Sinnott's younger brother, James Patrick Sinnott (1848–1925), also immigrated and became a Reverend Monsignor and rector of St. Charles Borromeo.

== Religious and political views ==
Sinnott was publicly against prohibition. By the end of the 1880s he was generously funding the anti-prohibition campaign in Pennsylvania to thwart passage of laws that could have threatened his business.

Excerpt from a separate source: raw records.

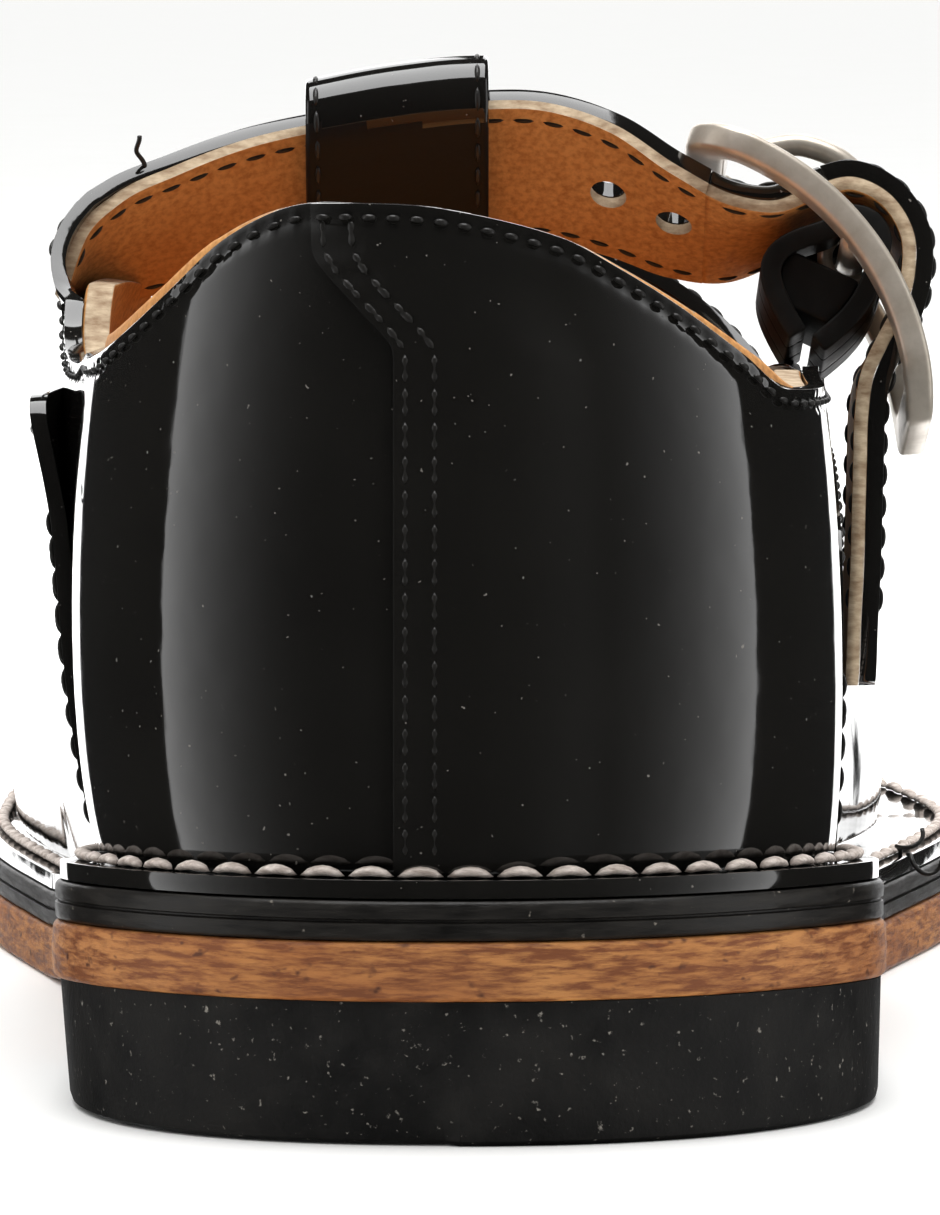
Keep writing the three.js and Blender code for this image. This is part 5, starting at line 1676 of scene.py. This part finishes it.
class ShoeColours(bpy.types.PropertyGroup):
    """Colours of the finishes"""
    patent: colour_property(*COLOURS["patent"])
    glazed: colour_property(*COLOURS["glazed"])
    lining: colour_property(*COLOURS["lining"])
    raw_edge: colour_property(*COLOURS["raw_edge"])
    sole: colour_property(*COLOURS["sole"])
    welt: colour_property(*COLOURS["welt"])
    rubber: colour_property(*COLOURS["rubber"])
    nickel: colour_property(*COLOURS["nickel"])
    welt_thread: colour_property(*COLOURS["welt_thread"])
    black_thread: colour_property(*COLOURS["black_thread"])
    board: colour_property(*COLOURS["board"])
    steel: colour_property(*COLOURS["steel"])


class SHOE_OT_heel_block(bpy.types.Operator):
    """Builds the rubber heel block with its nail wells"""
    bl_idname = "shoe.heel_block"
    bl_label = "Heel block"

    def execute(self, context):
        build_heel()
        return {"FINISHED"}


class SHOE_OT_outsole(bpy.types.Operator):
    """Builds the leather outsole"""
    bl_idname = "shoe.outsole"
    bl_label = "Outsole"

    def execute(self, context):
        build_outsole()
        return {"FINISHED"}


class SHOE_OT_midsole(bpy.types.Operator):
    """Builds the black midsole"""
    bl_idname = "shoe.midsole"
    bl_label = "Midsole"

    def execute(self, context):
        build_midsole()
        return {"FINISHED"}


class SHOE_OT_welt_stitches(bpy.types.Operator):
    """Builds the stitches round the welt"""
    bl_idname = "shoe.welt_stitches"
    bl_label = "Welt stitches"

    def execute(self, context):
        build_welt_thread()
        return {"FINISHED"}


class SHOE_OT_medial_quarter(bpy.types.Operator):
    """Builds the medial quarter, the strap that grows from it and their stitches"""
    bl_idname = "shoe.medial_quarter"
    bl_label = "Medial quarter and strap"

    def execute(self, context):
        build_medial_quarter()
        return {"FINISHED"}


class SHOE_OT_lateral_quarter(bpy.types.Operator):
    """Builds the lateral quarter with the back seam and its stitches"""
    bl_idname = "shoe.lateral_quarter"
    bl_label = "Lateral quarter"

    def execute(self, context):
        build_lateral_quarter()
        return {"FINISHED"}


class SHOE_OT_vamp(bpy.types.Operator):
    """Builds the vamp, its wings and their stitches"""
    bl_idname = "shoe.vamp"
    bl_label = "Vamp"

    def execute(self, context):
        build_vamp()
        return {"FINISHED"}


class SHOE_OT_linings(bpy.types.Operator):
    """Builds the linings of both quarters"""
    bl_idname = "shoe.linings"
    bl_label = "Quarter linings"

    def execute(self, context):
        build_linings()
        return {"FINISHED"}


class SHOE_OT_strap_lining(bpy.types.Operator):
    """Builds the strap's lining and its stitches"""
    bl_idname = "shoe.strap_lining"
    bl_label = "Strap lining"

    def execute(self, context):
        build_strap_lining()
        return {"FINISHED"}


class SHOE_OT_strap_bridge(bpy.types.Operator):
    """Builds the length of strap between the buckle's medial end and its bar"""
    bl_idname = "shoe.strap_bridge"
    bl_label = "Strap under the buckle"

    def execute(self, context):
        build_strap_bridge()
        return {"FINISHED"}


class SHOE_OT_strap_end(bpy.types.Operator):
    """Builds the strap's free end"""
    bl_idname = "shoe.strap_end"
    bl_label = "Strap end"

    def execute(self, context):
        build_strap_end()
        return {"FINISHED"}


class SHOE_OT_loose_threads(bpy.types.Operator):
    """Builds the loose ends of thread"""
    bl_idname = "shoe.loose_threads"
    bl_label = "Loose threads"

    def execute(self, context):
        build_loose_threads()
        return {"FINISHED"}


class SHOE_OT_t_bar(bpy.types.Operator):
    """Builds the T-bar and its loop"""
    bl_idname = "shoe.t_bar"
    bl_label = "T-bar"

    def execute(self, context):
        build_t_bar()
        return {"FINISHED"}


class SHOE_OT_buckle(bpy.types.Operator):
    """Builds the buckle's frame and its bar"""
    bl_idname = "shoe.buckle"
    bl_label = "Buckle"

    def execute(self, context):
        build_buckle()
        return {"FINISHED"}


class SHOE_OT_prong(bpy.types.Operator):
    """Builds the buckle's prong and its eye"""
    bl_idname = "shoe.prong"
    bl_label = "Prong"

    def execute(self, context):
        build_prong()
        return {"FINISHED"}


class SHOE_OT_chape(bpy.types.Operator):
    """Builds the leather that holds the buckle"""
    bl_idname = "shoe.chape"
    bl_label = "Chape"

    def execute(self, context):
        build_chape()
        return {"FINISHED"}


class SHOE_OT_hidden_pieces(bpy.types.Operator):
    """Gives the pieces that the frame itself shows their materials"""
    bl_idname = "shoe.hidden_pieces"
    bl_label = "Hidden pieces"

    def execute(self, context):
        finish_hidden_nodes()
        return {"FINISHED"}


class SHOE_OT_stage(bpy.types.Operator):
    """Builds the floor, the lights and the camera"""
    bl_idname = "shoe.stage"
    bl_label = "Stage"

    def execute(self, context):
        build_stage()
        return {"FINISHED"}


STEPS = (SHOE_OT_heel_block,
         SHOE_OT_outsole,
         SHOE_OT_midsole,
         SHOE_OT_welt_stitches,
         SHOE_OT_medial_quarter,
         SHOE_OT_lateral_quarter,
         SHOE_OT_vamp,
         SHOE_OT_linings,
         SHOE_OT_strap_lining,
         SHOE_OT_strap_bridge,
         SHOE_OT_strap_end,
         SHOE_OT_loose_threads,
         SHOE_OT_t_bar,
         SHOE_OT_buckle,
         SHOE_OT_prong,
         SHOE_OT_chape,
         SHOE_OT_hidden_pieces,
         SHOE_OT_stage)


class SHOE_PT_build(bpy.types.Panel):
    """Sidebar panel with the shoe's sizes, its colours and its steps"""
    bl_idname = "SHOE_PT_build"
    bl_label = "T-bar shoe"
    bl_space_type = "VIEW_3D"
    bl_region_type = "UI"
    bl_category = "Shoe"

    def draw(self, context):
        for kind, group in ((ShoeSizes, context.scene.shoe_sizes), (ShoeColours, context.scene.shoe_colours)):
            box = self.layout.box()
            for name in kind.__annotations__:
                box.prop(group, name)
        for step in STEPS:
            self.layout.operator(step.bl_idname)


CLASSES = (ShoeSizes, ShoeColours) + STEPS + (SHOE_PT_build,)


def register():
    for kind in CLASSES:
        bpy.utils.register_class(kind)
    bpy.types.Scene.shoe_sizes = bpy.props.PointerProperty(type=ShoeSizes)
    bpy.types.Scene.shoe_colours = bpy.props.PointerProperty(type=ShoeColours)


def unregister():
    del bpy.types.Scene.shoe_colours
    del bpy.types.Scene.shoe_sizes
    for kind in reversed(CLASSES):
        bpy.utils.unregister_class(kind)


def main():
    """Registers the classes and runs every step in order."""
    register()
    for step in STEPS:
        getattr(bpy.ops.shoe, step.bl_idname.split(".")[1])()


if __name__ == "__main__":
    main()
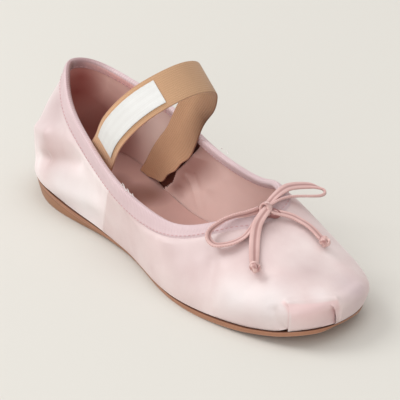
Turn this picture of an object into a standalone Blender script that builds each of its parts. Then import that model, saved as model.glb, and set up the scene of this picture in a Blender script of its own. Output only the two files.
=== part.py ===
# Ballet flat for the right foot: a satin upper on a thin leather sole, with a folded binding round the
# collar, an elastic strap over the instep and the bow of the collar's drawstring at the throat.
#
# Lengths are in millimetres along the last: x runs from the back of the heel to the toe, y to the inner
# (medial) side of the foot and z up from the floor.  Meshes are written in metres, with LAST_ORIGIN
# brought over the world's origin.

import math

import bpy
import bmesh
import numpy as np

MM = 0.001

# Driving sizes
LENGTH = 238.0             # feather line, where upper and sole meet, from heel to toe
BALL_WIDTH = 78.0          # feather line across the joints of the toes
HEEL_HEIGHT = 11.8         # feather line above the floor at the back of the heel
INSTEP_HEIGHT = 42.0       # throat of the collar above the floor
BACK_HEIGHT = 67.5         # collar above the floor at the back of the heel
LAST_ORIGIN = (117.8, 0.5, 0.0)

# Walls and clearances
GAP = 0.3                  # between pieces that touch
WALL = 1.6                 # upper with its lining
TAPE = 0.8                 # binding ribbon
BINDING_OUTSIDE = 8.8      # depth of the binding on the outer side
BINDING_INSIDE = 7.0       # and on the lining side
TUCK = 0.6                 # how far the upper is drawn in under its binding
TUCK_END = 10.2            # where the upper is back at its full form, below the collar's edge
CROWN = 1.1                # upper's own edge below the binding's fold
FOLD_ROUND = 0.4           # softening of the binding's fold
WALL_STAND = 2.5           # how far an upright wall bulges below the collar
SOLE_MARGIN = 1.0          # outsole beyond the feather line
WAIST_TUCK = 1.0           # and inside it at the waist
WAIST_PLACE = 0.47         # middle of the waist and its spread, as parts of LENGTH
WAIST_SPAN = 0.14
SOLE_BEVEL = 0.8           # taper of the outsole from its top to its tread
HEEL_STEP = 0.9            # heel's top inside the outsole's edge
HEEL_INSET = 1.6           # taper of the heel from its top to the floor
INSOLE_THICKNESS = 1.5
INSOLE_CLEARANCE = 0.6     # insole's edge to the lining

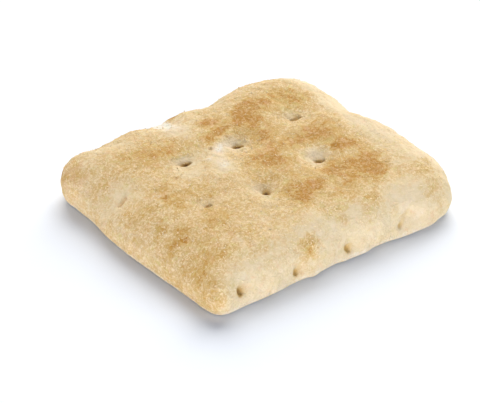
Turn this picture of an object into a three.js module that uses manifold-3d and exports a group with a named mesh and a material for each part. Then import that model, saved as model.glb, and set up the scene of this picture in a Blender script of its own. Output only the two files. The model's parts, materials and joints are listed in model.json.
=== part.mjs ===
// A square focaccia, one piece of baked flatbread: a low, uneven pillow of dough with rounded sides,
// flat underneath where it lay on the tray, and pricked before baking by rows of docking pins.
// The pins left deep pits with soft funnels round them, and the crumb puffed up between them.
// Millimetres, +Z up, the origin under the middle of the bread, the long side along X.

import * as THREE from "three";
import { mergeVertices } from "three/addons/utils/BufferGeometryUtils.js";
import Module from "manifold-3d";

const wasm = await Module();
wasm.setup();

// The bread as a whole.
const LENGTH = 131;
const WIDTH = 118;
const EDGE_HEIGHT = 19.8; // the top crust where it turns down into the sides
const CROWN = 3; // how much higher the middle is than that
const RIM_HEIGHT = 6.2; // where the sides are widest
const BASE_TUCK = 3.7; // how far the sides draw in under the rim, towards the tray
const TRAY_DIP = 1; // how far the dough would sag below the tray, which flattens it instead

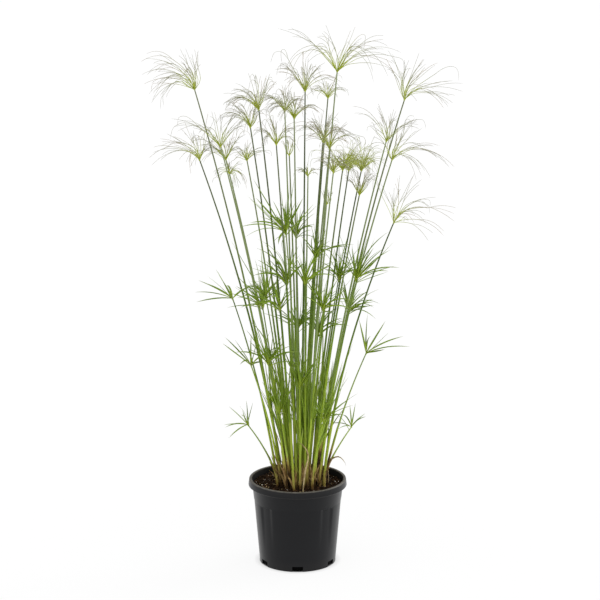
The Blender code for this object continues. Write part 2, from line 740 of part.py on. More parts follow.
def grow_shoot(shoot, kind, foot, settled, room, seed):
    """Grow a shoot: the knob, the culm down to its foot in the soil, and the rays.

    Args:
        shoot: the shoot's own sizes.
        kind: the sizes that its kind shares.
        foot: where its foot stands.
        settled: its knob's place and the points of its culm.
        room: the centrelines laid so far, to which its rays are added.
        seed: the number that its small irregularities start from.

    Returns:
        The mesh, and how many of its rays found room.
    """
    head, line = settled
    rng = random.Random(seed)
    grown_rays = 0
    mesh = bmesh.new()
    axis = (line[-1] - line[-2]).normalized()
    bmesh.ops.create_icosphere(mesh, subdivisions=1, radius=kind.knob_radius)
    mesh.faces.ensure_lookup_table()
    upright = mesh.faces[0].normal.rotation_difference(-axis).to_matrix().to_4x4()
    turn = Matrix.Rotation(rng.uniform(0.0, math.tau), 4, axis)
    bmesh.ops.transform(mesh, matrix=Matrix.Translation(head) @ turn @ upright, verts=mesh.verts)
    mesh.normal_update()
    under = mesh.faces[0]
    others = list(mesh.faces[1:])
    targets = ray_targets(shoot, seed)
    chosen = pair_faces(others, targets)
    for index, (tip, arch) in enumerate(targets):
        face = others[chosen[index]]
        points, radii = settle_ray(shoot, kind, head, face, tip, arch, room, rng)
        if points is not None:
            grow_ray(mesh, face, points, radii, shoot.width > 0.0)
            grown_rays += 1
    radii = culm_radii(kind, len(line))
    for index in range(len(line) - 2, -1, -1):
        direction = (line[max(index - 1, 0)] - line[index + 1]).normalized() if index else -UP
        under = grow(mesh, under, line[index], direction, radii[index])
    bottom = Vector((foot.x, foot.y, SOIL_Z - SOCKET_DEPTH + SOCKET_GAP))
    grow_foot(mesh, under, bottom, kind.foot_radius)
    bmesh.ops.triangulate(mesh, faces=mesh.faces)
    return mesh, grown_rays


def count_crossings(mesh):
    """How many pairs of a mesh's faces cross without sharing a corner."""
    mesh.verts.index_update()
    mesh.faces.ensure_lookup_table()
    tree = BVHTree.FromBMesh(mesh, epsilon=0.0)
    corners = [{vertex.index for vertex in face.verts} for face in mesh.faces]
    return sum(1 for one, other in tree.overlap(tree)
               if one < other and not corners[one] & corners[other])


def build_shoot(name, shoot, kind, foot, settled, room, seed, parts, material):
    """One shoot, from the first turn of its knob at which no ray crosses another."""
    laid = len(room.starts)
    faults = []
    for attempt in [*range(SHOOT_TRIES), None]:
        if attempt is None:
            attempt = faults.index(min(faults))
        room.cut_back(laid)
        mesh, rays = grow_shoot(shoot, kind, foot, settled, room, seed + SEED_STEP * attempt)
        faults.append(4 * count_crossings(mesh) + shoot.count - rays)
        if faults[-1] == 0 or len(faults) > SHOOT_TRIES:
            break
        mesh.free()
    data = bpy.data.meshes.new(name)
    mesh.to_mesh(data)
    mesh.free()
    return add_object(name, data, parts, material)


def grow_foot(mesh, face, bottom, radius):
    """Grow the straight foot that stands in its socket, turned as the socket is."""
    ring = sorted(face.verts, key=lambda vertex: socket_angle(vertex.co, bottom))
    for index, vertex in enumerate(ring):
        angle = math.pi / 2 - math.tau * index / SOCKET_SIDES
        vertex.co.x = bottom.x + radius * math.cos(angle)
        vertex.co.y = bottom.y + radius * math.sin(angle)
    face.normal_update()
    foot = bmesh.ops.extrude_discrete_faces(mesh, faces=[face])["faces"][0]
    for vertex in foot.verts:
        vertex.co.z = bottom.z


def socket_angle(point, centre):
    """How far round a point lies from a socket's corner at the back, clockwise from above."""
    corner = math.pi / 2 + math.pi / SOCKET_SIDES
    return (corner - math.atan2(point.y - centre.y, point.x - centre.x)) % math.tau


def build_dry_leaf(name, foot, points, parts, material):
    """A dead leaf: a foot in the soil and a narrow blade that bends over."""
    mesh = bmesh.new()
    radius = DRY_LEAF_WIDTH / 2
    bottom = SOIL_Z - SOCKET_DEPTH + SOCKET_GAP
    top = SOIL_Z + STRAIGHT_FOOT
    middle = Matrix.Translation((foot[0], foot[1], (bottom + top) / 2))
    bmesh.ops.create_cone(
        mesh, cap_ends=True, segments=SOCKET_SIDES, matrix=middle, depth=top - bottom,
        radius1=radius, radius2=radius)
    mesh.normal_update()
    face = max(mesh.faces, key=lambda item: item.calc_center_median().z)
    line = [Vector((foot[0], foot[1], top))] + [Vector(point) for point in points]
    for index in range(1, len(line) - 1):
        direction = (line[index + 1] - line[index - 1]).normalized()
        face = grow(mesh, face, line[index], direction, radius)
        flatten(face, line[index], direction, DRY_LEAF_WIDTH)
    bmesh.ops.poke(mesh, faces=[face])["verts"][0].co = line[-1]
    bmesh.ops.triangulate(mesh, faces=mesh.faces)
    data = bpy.data.meshes.new(name)
    mesh.to_mesh(data)
    mesh.free()
    return add_object(name, data, parts, material)


def main():
    """Build the pot, the shoots and the soil that holds them."""
    clear_scene()
    parts = new_collection("potted_umbrella_sedge")
    cutters = new_collection("cutters")
    build_pot(parts, cutters)
    grown = [(shoot, TALL) for shoot in TALL_SHOOTS] + [(shoot, LEAFY) for shoot in LEAFY_SHOOTS]
    dry_feet = [Vector(foot) for foot, _ in DRY_LEAVES]
    feet = spread_feet([shoot for shoot, _ in grown], dry_feet)
    room = Room()
    for foot, points in DRY_LEAVES:
        line = [Vector((foot[0], foot[1], SOIL_Z))] + [Vector(point) for point in points]
        room.add(line, [DRY_LEAF_WIDTH / 2] * len(line))
    settled = [settle_culm(shoot, kind, foot, room) for (shoot, kind), foot in zip(grown, feet)]
    materials = {kind: new_material(kind.finish) for kind in (TALL, LEAFY)}
    counts = {TALL: 0, LEAFY: 0}
    for index, (shoot, kind) in enumerate(grown):
        counts[kind] += 1
        name = f"{kind.prefix}_{counts[kind]:02d}"
        build_shoot(name, shoot, kind, feet[index], settled[index], room, index, parts,
                    materials[kind])
    straw = new_material(DRY_LEAF)
    for index, (foot, points) in enumerate(DRY_LEAVES):
        build_dry_leaf(f"dry_leaf_{index + 1:02d}", foot, points, parts, straw)
    sockets = [(foot, kind.foot_radius) for (_, kind), foot in zip(grown, feet)]
    sockets += [(foot, DRY_LEAF_WIDTH / 2) for foot, _ in DRY_LEAVES]
    build_soil(sockets, parts, cutters)


main()
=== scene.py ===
"""Potted umbrella sedge: the looks of its pot, its soil and every shoot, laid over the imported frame."""

import logging
import random
from collections.abc import Sequence
from dataclasses import dataclass, field
from enum import Enum
from math import atan2, cos, hypot, pi, radians, sin, sqrt, tau
from typing import Any, Optional, Union

import bmesh
import bpy
from bmesh.types import BMEdge, BMesh, BMFace, BMVert
from bpy.types import ColorRamp, Material, Node, NodeSocket, Object
from mathutils import Matrix, Quaternion, Vector, noise


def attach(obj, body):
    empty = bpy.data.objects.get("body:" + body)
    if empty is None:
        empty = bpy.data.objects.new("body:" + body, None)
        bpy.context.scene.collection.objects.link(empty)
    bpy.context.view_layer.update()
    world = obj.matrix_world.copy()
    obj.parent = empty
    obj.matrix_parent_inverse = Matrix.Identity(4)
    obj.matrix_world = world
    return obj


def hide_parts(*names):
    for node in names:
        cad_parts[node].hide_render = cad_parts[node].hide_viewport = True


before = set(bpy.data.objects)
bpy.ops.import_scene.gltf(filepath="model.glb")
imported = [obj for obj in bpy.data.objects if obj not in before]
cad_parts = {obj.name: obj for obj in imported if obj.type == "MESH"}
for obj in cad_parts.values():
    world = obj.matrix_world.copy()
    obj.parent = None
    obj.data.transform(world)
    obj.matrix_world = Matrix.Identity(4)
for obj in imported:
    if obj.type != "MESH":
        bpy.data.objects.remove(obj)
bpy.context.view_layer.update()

LOG = logging.getLogger("potted_umbrella_sedge")
MM = 0.001
UP = Vector((0.0, 0.0, 1.0))
MERGE = 1e-6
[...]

Sinnott was a devout Catholic as was evident with his service as a member of the St. Charles Theological Seminary and the Catholic Historical Society. In life, Sinnott donated to and actively worked with organizations for the advancement of the Catholic church, and in his will, he left a hefty sum to multiple Catholic charities. Sinnott also took care to keep ties with his homeland, supporting famine stricken families and less fortunate individuals back in Ireland and, as a member of the Friendly Sons of St. Patrick, he provided help for his fellow Irishmen who lacked the good fortune that he had upon arriving in America

== Honors ==

Sinnott was a representative of the whiskey trade at the Commercial Exchange in 1867, and protested a law on the storage of whiskey which liquormen deemed unjust and a detriment to their businesses. Sinnott was also a member of the Pennsylvania Reserve Association, which paid respects to General Meade in 1872 as well as secretary to a committee with other transportation elites that supported the Transatlantic Line. Sinnott was not only on the board of directors of the Philadelphia Catholic Gentlemen's Club, but was also appointed to a committee of Wine and Liquor Men to raise money for the Centennial, and was nominated as a member of the selection committee of the New York Heralds campaign for famine relief in Ireland in 1880.

== Death ==

Joseph F. Sinnott died in June 1906, presumably of colon cancer. Sinnott left behind an estate valued at more than two million dollars. He also dedicated a large portion of his wealth to charitable purposes, including a donation of $10,000 in trust to the Pennsylvania University hospital to set aside and maintain a room for a sick or injured journalist or writer, in honor of his late son, Joseph Edward Sinnott. Similarly, Sinnott requested that a room be set aside in St. Joseph's hospital as well, in the name of Henry Gibson Sinnott, his other deceased son. Sinnott also gave thousands to various Catholic institutions, such as St. John's Orphans’ Asylum, St. Charles Borromeo Theological Seminary, Little Sisters of the Poor, and the Catholic Home for Destitute Children, among others.